Czy rekonstruktor średniowiecznych walk trafi za kraty, bo posiadał armatę przypominającą XV-wieczną broń? Taki wyrok grozi 36-letniemu mieszkańcowi powiatu ostródzkiego. Sprawa budzi emocje w środowisku miłośników historii, którzy twierdzą, że rekonstrukcje bitew bez użycia broni palnej staną pod znakiem zapytania.
Przed Sądem Rejonowym w Ostródzie (warmińsko-mazurskie) trwa proces 36-letniego miłośnika rekonstrukcji historycznych. Prokurator zarzuca mu, że posiada nielegalną broń, czyli armatę czarnoprochową. Grozi mu 8 lat więzienia.

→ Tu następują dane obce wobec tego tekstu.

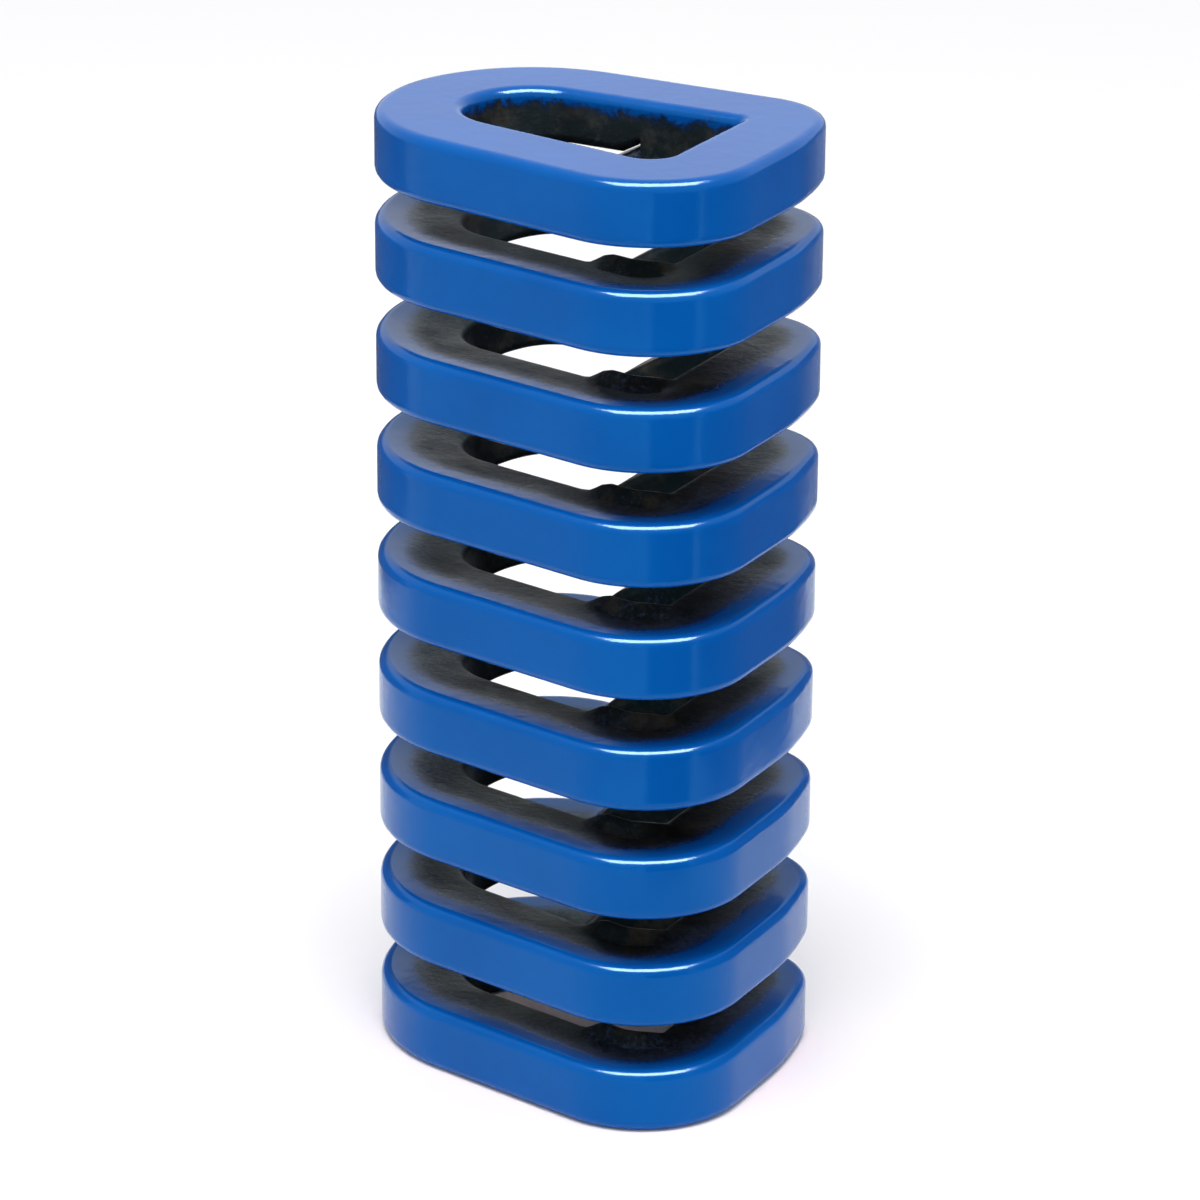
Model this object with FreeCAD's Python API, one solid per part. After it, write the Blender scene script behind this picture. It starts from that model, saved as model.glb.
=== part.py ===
import FreeCAD, Part
import math
import os
from FreeCAD import Vector

# All lengths are millimetres, all angles degrees.
# X runs along the long straight back side, +Y points to the back, +Z is up.
# The origin is the middle of the footprint, on the ground bottom end.

# The wire, wider across than it is high
WIRE_WIDTH = 10.0
WIRE_HEIGHT = 7.6
EDGE_CHAMFER = 0.65

# The hollow that the wire is wound round, seen from above: round at the left,
# square at the right, with a front side that flares out to the right
HOLLOW_LENGTH = 30.0
HOLLOW_LEFT_RADIUS = 7.8
HOLLOW_FRONT_RADIUS = 2.8
HOLLOW_BACK_RADIUS = 0.9
FRONT_FLARE = 10.3

# The turns, with closed pitches next to the two ground ends
TURNS = 9
PITCH = 13.25
TOP_PITCH = 12.2
BOTTOM_PITCH = 13.0

# The rise from one turn to the next: a small lift round the left bend, a short
# level run along the back, then a steep climb to the back right corner
LIFT = 2.5
LIFT_BEND = 115.0
LIFT_STATIONS = 11
LEVEL_RUN = 0.8
CLIMB_RADIUS = 0.8

# The ground ends. The top tip is ground thinner than the wire. Each tip lies on
# the turn next to it, parted from it by a thin slit that stops where the tip is
# only the tip height high.
SLIT = 0.25
TIP_HEIGHT = 5.0
TIP_THINNED = 1.2

# Derived plan dimensions; the left bend is centred on the plan origin
LEFT_RADIUS = HOLLOW_LEFT_RADIUS + WIRE_WIDTH
FRONT_RADIUS = HOLLOW_FRONT_RADIUS + WIRE_WIDTH
BACK_RADIUS = HOLLOW_BACK_RADIUS + WIRE_WIDTH
RIGHT_SIDE = HOLLOW_LENGTH - HOLLOW_LEFT_RADIUS + WIRE_WIDTH
FRONT_ANGLE = math.radians(270.0 - FRONT_FLARE)
FRONT_NORMAL = Vector(math.cos(FRONT_ANGLE), math.sin(FRONT_ANGLE), 0)
BACK_CORNER = Vector(RIGHT_SIDE - BACK_RADIUS, LEFT_RADIUS - BACK_RADIUS, 0)
FRONT_CORNER_X = RIGHT_SIDE - FRONT_RADIUS
FRONT_CORNER_Y = (LEFT_RADIUS - FRONT_RADIUS - FRONT_NORMAL.x * FRONT_CORNER_X) / FRONT_NORMAL.y
FRONT_CORNER = Vector(FRONT_CORNER_X, FRONT_CORNER_Y, 0)
CENTRE_X = (RIGHT_SIDE - LEFT_RADIUS) / 2
CENTRE_Y = (LEFT_RADIUS + FRONT_CORNER.y - FRONT_RADIUS) / 2

# Derived heights: the underside of each turn, bottom first
LEVELS = [0.0, BOTTOM_PITCH]
for _turn in range(TURNS - 3):
    LEVELS.append(LEVELS[-1] + PITCH)
LEVELS.append(LEVELS[-1] + TOP_PITCH)
TOP = LEVELS[-1] + WIRE_HEIGHT


def raised(shape, height):
    """Copy of a shape, lifted."""
    lifted = shape.copy()
    lifted.translate(Vector(0, 0, height))
    return lifted


def polar(centre, radius, angle):
    """Point at a radius and an angle in radians round a centre."""
    return centre + Vector(radius * math.cos(angle), radius * math.sin(angle), 0)


def outline(inset):
    """Closed plan outline of a turn, inset from the outer one."""
    left = LEFT_RADIUS - inset
    back = BACK_RADIUS - inset
    front = FRONT_RADIUS - inset
    below = FRONT_ANGLE - 2 * math.pi
    left_middle = (FRONT_ANGLE + math.pi / 2) / 2
    points = [
        polar(Vector(), left, math.pi / 2),
        polar(BACK_CORNER, back, math.pi / 2),
        polar(BACK_CORNER, back, math.pi / 4),
        polar(BACK_CORNER, back, 0.0),
        polar(FRONT_CORNER, front, 0.0),
        polar(FRONT_CORNER, front, below / 2),
        polar(FRONT_CORNER, front, below),
        polar(Vector(), left, FRONT_ANGLE),
        polar(Vector(), left, left_middle),
    ]
    edges = [
        Part.LineSegment(points[0], points[1]).toShape(),
        Part.Arc(points[1], points[2], points[3]).toShape(),
        Part.LineSegment(points[3], points[4]).toShape(),
        Part.Arc(points[4], points[5], points[6]).toShape(),
        Part.LineSegment(points[6], points[7]).toShape(),
        Part.Arc(points[7], points[8], points[0]).toShape(),
    ]
    return Part.Wire(edges)


def flat_turn():
    """One closed flat turn on the ground, with all its long edges broken."""
    outer = Part.Face(outline(0.0))
    inner = Part.Face(outline(WIRE_WIDTH))
    turn = outer.cut(inner).extrude(Vector(0, 0, WIRE_HEIGHT)).Solids[0]
    long_edges = [edge for edge in turn.Edges if edge.BoundBox.ZLength < EDGE_CHAMFER / 2]
    return turn.makeChamfer(EDGE_CHAMFER, long_edges)


def upright_block(corners):
    """Tall block through all levels over plan corners."""
    loop = corners + corners[:1]
    block = Part.Face(Part.makePolygon(loop)).extrude(Vector(0, 0, 2 * TOP))
    return raised(block, -TOP / 2)


def bend_zone():
    """Block over the part of the left bend in which the wire lifts."""
    far = 3 * LEFT_RADIUS
    start = polar(Vector(), far, math.pi / 2 + math.radians(LIFT_BEND))
    return upright_block([Vector(), start, Vector(start.x, far, 0), Vector(0, far, 0)])


def back_zone():
    """Block over the straight back side, between its two bends."""
    far = 3 * LEFT_RADIUS
    right = BACK_CORNER.x
    return upright_block([Vector(), Vector(right, 0, 0), Vector(right, far, 0), Vector(0, far, 0)])


def section(angle, under, upper):
    """Upright section of the wire at an angle round the left bend."""
    outward = Vector(math.cos(angle), math.sin(angle), 0)
    corners = []
    for across, height in (
        (0, under + EDGE_CHAMFER),
        (EDGE_CHAMFER, under),
        (WIRE_WIDTH - EDGE_CHAMFER, under),
        (WIRE_WIDTH, under + EDGE_CHAMFER),
        (WIRE_WIDTH, upper - EDGE_CHAMFER),
        (WIRE_WIDTH - EDGE_CHAMFER, upper),
        (EDGE_CHAMFER, upper),
        (0, upper - EDGE_CHAMFER),
    ):
        corners.append(outward * (HOLLOW_LEFT_RADIUS + across) + Vector(0, 0, height))
    return Part.makePolygon(corners + corners[:1])


def bend_strand(under_lift, upper_lift):
    """Wire round the left bend, whose two faces gain their lifts in small steps."""
    sections = []
    for station in range(LIFT_STATIONS):
        share = station / (LIFT_STATIONS - 1)
        angle = math.pi / 2 + math.radians(LIFT_BEND) * (1 - share)
        eased = share ** 2 * (3 - 2 * share)
        sections.append(section(angle, under_lift * eased, WIRE_HEIGHT + upper_lift * eased))
    return Part.makeLoft(sections, True, True)


def climb_curve(gain, offset):
    """Long side of the climb seen from the front: level, bend, slope, bend.

    gain is the height won over the climb, and offset the distance above the
    wire's underside.
    """
    first = Vector(LEVEL_RUN, 0, LIFT + WIRE_HEIGHT + CLIMB_RADIUS)
    last = Vector(BACK_CORNER.x, 0, LIFT + gain - CLIMB_RADIUS)
    between = last - first
    steepest = math.atan2(between.z, between.x)
    steepest += math.asin((2 * CLIMB_RADIUS + WIRE_HEIGHT) / between.Length)

    def on_first(angle):
        reach = CLIMB_RADIUS + WIRE_HEIGHT - offset
        return first + Vector(math.sin(angle), 0, -math.cos(angle)) * reach

    def on_last(angle):
        reach = CLIMB_RADIUS + offset
        return last + Vector(-math.sin(angle), 0, math.cos(angle)) * reach

    return [
        Part.LineSegment(Vector(0, 0, LIFT + offset), on_first(0.0)).toShape(),
        Part.Arc(on_first(0.0), on_first(steepest / 2), on_first(steepest)).toShape(),
        Part.LineSegment(on_first(steepest), on_last(steepest)).toShape(),
        Part.Arc(on_last(steepest), on_last(steepest / 2), on_last(0.0)).toShape(),
    ]


def beyond(curve, level):
    """Solid over the wire's width along the back, from a curve to a level."""
    start = curve[0].valueAt(curve[0].FirstParameter)
    end = curve[-1].valueAt(curve[-1].LastParameter)
    chain = [end, Vector(end.x, 0, level), Vector(start.x, 0, level), start]
    edges = list(curve)
    for point, following in zip(chain, chain[1:]):
        edges.append(Part.LineSegment(point, following).toShape())
    face = Part.Face(Part.Wire(edges))
    face.translate(Vector(0, HOLLOW_LEFT_RADIUS, 0))
    return face.extrude(Vector(0, WIRE_WIDTH, 0))


def climb_strand(gain):
    """Wire along the back: the level run and the climb, edges broken."""
    below = beyond(climb_curve(gain, 0.0), -TOP)
    strand = beyond(climb_curve(gain, WIRE_HEIGHT), -TOP).cut(below).Solids[0]
    long_edges = []
    for edge in strand.Edges:
        if edge.BoundBox.YLength < EDGE_CHAMFER / 2 and edge.BoundBox.XLength > EDGE_CHAMFER / 4:
            long_edges.append(edge)
    return strand.makeChamfer(EDGE_CHAMFER, long_edges)


def flat_strip(height):
    """Flat stretch of a ground end along the back, edges broken."""
    strip = Part.makeBox(BACK_CORNER.x, WIRE_WIDTH, height)
    strip.translate(Vector(0, HOLLOW_LEFT_RADIUS, 0))
    long_edges = [edge for edge in strip.Edges if edge.BoundBox.XLength > BACK_CORNER.x / 2]
    return strip.makeChamfer(EDGE_CHAMFER, long_edges)


def back_above(level):
    """Block along the back, over all that lies above a level."""
    block = Part.makeBox(BACK_CORNER.x, WIRE_WIDTH, TOP)
    block.translate(Vector(0, HOLLOW_LEFT_RADIUS, level))
    return block


def top_tip(gain):
    """End of the wire on the top turn, cut free above the climb below it."""
    under = LIFT + gain
    slit_end = under + WIRE_HEIGHT - TIP_HEIGHT
    room = beyond(climb_curve(gain, WIRE_HEIGHT + SLIT), -TOP).cut(back_above(slit_end))
    return raised(flat_strip(WIRE_HEIGHT - TIP_THINNED), under + TIP_THINNED).cut(room)


def bottom_tip(gain):
    """End of the wire on the bottom turn, cut free below the climb over it."""
    room = beyond(climb_curve(gain, -SLIT), TOP).common(back_above(TIP_HEIGHT))
    return flat_strip(WIRE_HEIGHT).cut(room)


turn = flat_turn()
open_turn = turn.cut(bend_zone()).cut(back_zone()).Solids[0]

pieces = []
for level in LEVELS:
    pieces.append(raised(open_turn, level))
for low, high in zip(LEVELS, LEVELS[1:]):
    under_lift = LIFT if low > LEVELS[0] else 0.0
    pieces.append(raised(bend_strand(under_lift, LIFT), low))
    pieces.append(raised(climb_strand(high - low - LIFT), low))
pieces.append(bottom_tip(BOTTOM_PITCH - LIFT))
pieces.append(raised(bend_strand(TIP_THINNED, 0.0), LEVELS[-1]))
pieces.append(raised(top_tip(TOP_PITCH - LIFT), LEVELS[-2]))

spring = pieces[0].multiFuse(pieces[1:])
spring.translate(Vector(-CENTRE_X, -CENTRE_Y, 0))
print("solids", len(spring.Solids), "valid", spring.isValid(), "faces", len(spring.Faces))
print("volume", spring.Volume, "box", spring.BoundBox)

os.makedirs("parts", exist_ok=True)
spring.Solids[0].exportStep("parts/coil_spring.step")
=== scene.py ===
import logging
import math
from dataclasses import dataclass, field
from enum import Enum
from functools import cached_property
from typing import Union

import bmesh
import bpy
from mathutils import Matrix, Vector, noise


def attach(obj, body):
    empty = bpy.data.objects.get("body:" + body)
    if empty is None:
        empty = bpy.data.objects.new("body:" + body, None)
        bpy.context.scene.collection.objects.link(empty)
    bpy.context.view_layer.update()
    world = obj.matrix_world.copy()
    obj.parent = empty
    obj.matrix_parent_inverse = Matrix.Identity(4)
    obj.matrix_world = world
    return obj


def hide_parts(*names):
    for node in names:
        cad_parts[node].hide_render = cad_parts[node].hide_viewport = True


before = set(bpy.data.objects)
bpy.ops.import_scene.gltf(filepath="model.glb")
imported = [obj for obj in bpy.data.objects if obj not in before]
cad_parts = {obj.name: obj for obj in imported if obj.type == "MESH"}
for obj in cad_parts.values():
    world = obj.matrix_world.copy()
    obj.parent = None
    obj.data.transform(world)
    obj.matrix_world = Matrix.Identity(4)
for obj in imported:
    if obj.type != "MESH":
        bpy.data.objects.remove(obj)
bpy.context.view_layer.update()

log = logging.getLogger("die_spring")

Colour = tuple[float, float, float, float]
Span = tuple[float, float]
SectionPoint = tuple[float, float, float]
Socket = bpy.types.NodeSocket
Feed = Union[Socket, float, Colour]

MM = 0.001
QUARTER = math.pi / 2
# Direction of a front side without flare, in degrees
FRONT = 270.0
WHITE: Colour = (1.0, 1.0, 1.0, 1.0)
# Middle value of a noise texture
NOISE_MIDDLE = 0.5
# Least outward y of a station on the straight back
BACK_NORMAL = 0.99
# Place of the upper side among the four faces of the wire's section
UPPER_SIDE = 1
# Tolerances on heights in millimetres
LEVEL_SLACK = 1e-6
TOP_SLACK = 1e-4
# Length in metres under which an edge of the skin is dissolved
SHORTEST_EDGE = 1e-8


# Sizes of the spring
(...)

Ważącą 52 kg armatę znaleźli agenci ABW. Służby sprawdzały polski wątek śledztwa dotyczącego norweskiego terrorysty Andersa Breivika. Do zamachu bombowego w dzielnicy rządowej Oslo (zginęło w nim 8 osób) Breivik użył chemikaliów kupionych w polskim sklepie internetowym. Klientem tego sklepu był także mieszkaniec podostródzkiej miejscowości. Agenci trafili na jego posesję i odkryli armatę. Broń skonfiskowali wraz z wiatrówką i łukiem, na które jednak zezwolenie okazało się niepotrzebne.

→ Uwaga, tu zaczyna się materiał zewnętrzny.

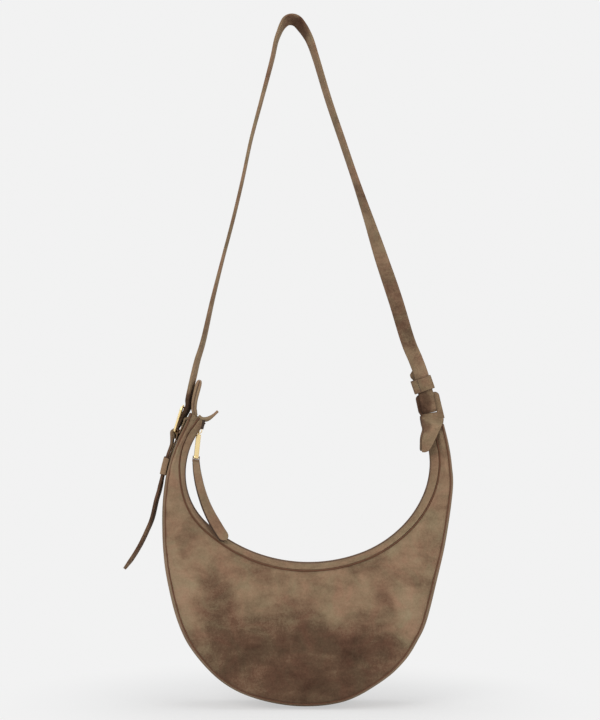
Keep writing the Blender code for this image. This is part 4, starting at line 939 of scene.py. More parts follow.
@dataclass
class BagBody:
    """The leather shell, its seams and the cloth pouch inside."""

    form: BagForm = field(default_factory=BagForm)
    rows: int = 260
    panel_steps: int = 45
    seam_gap: float = 0.00028
    seam_cord: float = 0.0008
    seam_proud: float = 0.0003
    sag: float = 0.0011
    folds: tuple = ((17.0, 21.0, 1.15), (46.0, 60.0, 0.38))
    free_edge: float = 0.02
    seam_dip: float = 0.0011
    dip_width: float = 0.0030
    cloth_cap: float = 0.0035
    pouch_span: tuple = (0.13, 0.87)
    pocket_span: tuple = (0.38, 0.64)
    pocket_room: tuple = (0.16, 0.22)
    cloth_frames: int = 22
    # mottling of the nap, and in the broad dark patch low in the middle partly painted shade where the panel
    # curves under
    front_clouds_and_shade: tuple = (
        ((0.008, -0.676), (0.146, 0.089), -2.0, -0.34), ((-0.045, -0.656), (0.030, 0.022), 14.0, -0.06),
        ((0.020, -0.642), (0.050, 0.020), 0.0, -0.06), ((-0.080, -0.592), (0.028, 0.044), -20.0, -0.13),
        ((-0.106, -0.533), (0.018, 0.036), 6.0, -0.15), ((0.143, -0.540), (0.018, 0.030), -24.0, -0.14),
        ((0.112, -0.590), (0.042, 0.032), -30.0, -0.09), ((0.070, -0.648), (0.036, 0.018), 8.0, -0.06),
        ((-0.008, -0.594), (0.060, 0.016), 4.0, 0.06), ((0.040, -0.566), (0.070, 0.014), 12.0, 0.05),
        ((0.128, -0.626), (0.020, 0.046), -18.0, 0.14), ((-0.104, -0.624), (0.018, 0.040), 20.0, 0.10),
        ((-0.110, -0.580), (0.012, 0.030), 14.0, 0.10), ((-0.060, -0.556), (0.030, 0.018), -34.0, 0.05),
        ((0.002, -0.690), (0.060, 0.016), 0.0, -0.05),
    )
    back_clouds: tuple = (
        ((0.02, -0.66), (0.07, 0.03), 6.0, -0.2), ((-0.05, -0.60), (0.06, 0.03), -10.0, 0.1),
        ((0.09, -0.58), (0.04, 0.04), 0.0, -0.1),
    )

    def build(self) -> Pieces:
        """Build every piece of the body.

        Returns:
            Each piece with the CAD node that it stands for, or an empty name.
        """
        return self.shell() + self.seams() + self.pouch()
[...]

Problem zaś był z armatą. Mężczyzna tłumaczył, że to replika broni, a na nią nie trzeba mieć zezwolenia. Dostał ją 10 lat temu podczas rekonstrukcji bitwy pod Grunwaldem od jednego z uczestników inscenizacji. W zamian dał mu inną broń. Nie przyszło mu do głowy, że armata może okazać się nielegalna.

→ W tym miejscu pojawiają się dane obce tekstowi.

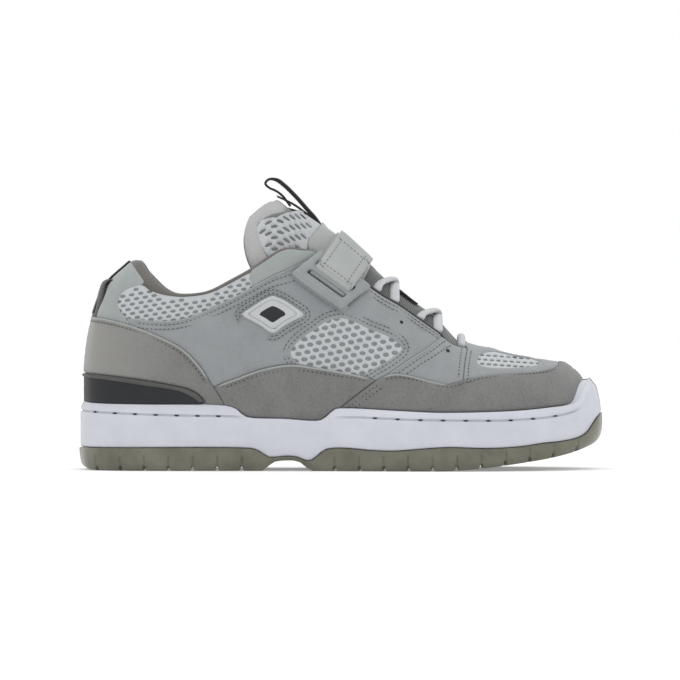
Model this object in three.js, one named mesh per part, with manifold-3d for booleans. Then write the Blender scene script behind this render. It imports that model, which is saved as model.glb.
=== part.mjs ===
// A low skateboarding shoe for the right foot: cup sole, padded collar, strap and ring over the tongue.
// Millimetres, +Z up, +X to the toe, +Y to the inner (medial) side. Everything is drawn from the heel tip
// on the floor, and the finished shoe is then set with its origin under the heel, in the middle of a lug.
import * as THREE from "three";
import { mergeVertices } from "three/addons/utils/BufferGeometryUtils.js";
import Module from "manifold-3d";

const wasm = await Module();
wasm.setup();

// Driving sizes
const LENGTH = 302;
const BALL_WIDTH = 112;
const HEEL_WIDTH = 83;
const SOLE_HEIGHT = 38;
const COLLAR_HEIGHT = 127.5;
const TONGUE_HEIGHT = 159;
const FOOTBED_HEIGHT = 21;
const CLEARANCE = 0.3;

// Walls and layers, each measured out from or in from the face of the upper
const UPPER_WALL = 2.2;
const NUBUCK = 1.4;
const SUEDE = 2.2;
const HEEL_INSERT = 3.4;
const INSERT_STEP = 0.8;
const INSERT_PLATE_BACK = 4;
const INSERT_PLATE_DOWN = 2.2;
const TONGUE_PAD = 7;
const COLLAR_PAD_HEEL = 8;
const COLLAR_PAD_FRONT = 1.8;
const COLLAR_PAD_DEPTH = 48;
const COLLAR_PAD_LIFT = -12;
const ROLL_EDGE = 0.5;
const INSOLE = 5;
const STRAP_PLY = 1.6;
const STRAP_WIDTH = 24;
const RING_THICKNESS = 2.2;
const RING_LENGTH = 35.5;
const RING_HEIGHT = 22.1;
const RING_SLOT = 3.2;
const RING_SLOT_ENDS = 0.8;
// how far up the ring its two slots start
const RING_SLOT_SHARES = [0.27, 0.58];
const STRAP_TUCK = 16;
const CROWN_GAP = 22.1;
const BADGE = 1.6;
const LACE = 4;
const EYELET_MARGIN = 1.6;
const WEBBING = 1.6;
const KEEPER = 1.1;

// Sole details
const WALL_INSET = 0.6;
const GROOVE_DEPTH = 1.3;
const GROOVE_HEIGHT = 1.2;
const LIP_LEAN = 3.4;
const TOE_LEAN = 4.6;
const LUG_PITCH = 14;
// first notch along, number of notches
const HEEL_NOTCHES = [0.034, 7];
const FORE_NOTCHES = [0.487, 11];
const NOTCH_WIDTH = 2.4;
const NOTCH_HEIGHT = 2.4;

// Counts of stations along the shoe and rows up each side
const STATIONS = 22;
const ROWS = 7;
const WIDE = 200;
const HALVINGS = 16;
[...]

Ustawa o broni i amunicji zezwala bowiem na posiadanie broni palnej rozdzielnego ładowania wyprodukowanej przed 1885 r. Legalne jest też posiadanie jej replik. Jednak wszystko rozbija się o to, czy sporna armata jest repliką, czy też autentyczną bronią.
Prokuratura wystąpiła do Wojskowego Instytutu Techniki Uzbrojenia w podwarszawskiej Zielonce o ekspertyzę techniczną. Biegli uznali jednak, że armata nie jest repliką, bo do jej produkcji wykorzystano inne, bardziej współczesne materiały: „Będąca przedmiotem ekspertyzy armata jest przedmiotem przypominającym pod względem wizualnym i funkcjonalnym dawne działa artyleryjskie – hufnice, które były używane w XV–XVI wieku. (…) Nie naśladuje wiernie istniejących wówczas modeli, została wykonana współcześnie – nie jest to kopia (replika)”.
Eksperci orzekli także, że armata czarnoprochowa w myśl przepisów jest bronią, bo można oddać z niej strzał, dlatego 36-latek powinien mieć na nią pozwolenie.
Rekonstruktorzy historycznych bitew tłumaczą, że starają się odtwarzać broń w miarę wiernie, ale trudno znaleźć XV-wieczne wzory, dlatego w niektórych egzemplarzach broni mogą się zdarzyć elementy współczesnych rozwiązań.
Ryzyko, że właściciel pechowej armaty zostanie skazany na 8 lat jest co prawda niewielkie, jednak rekonstruktorzy są zaniepokojeni. Boją się, że taki precedens może zagrozić rekonstrukcji z użyciem broni palnej.
– Podczas inscenizacji muszą być efekty dźwiękowe i wizualne: huk, iskry i dym – mówi kapitan Marcin Dominiak, rekonstruktor z WKU z Ciechanowa. – Czy mamy „strzelać” z kartonowych armat? A co z armatami będącymi własnością różnych muzeów, skansenów czy twierdz, wykorzystywanych do inscenizacji – zastanawia się kapitan.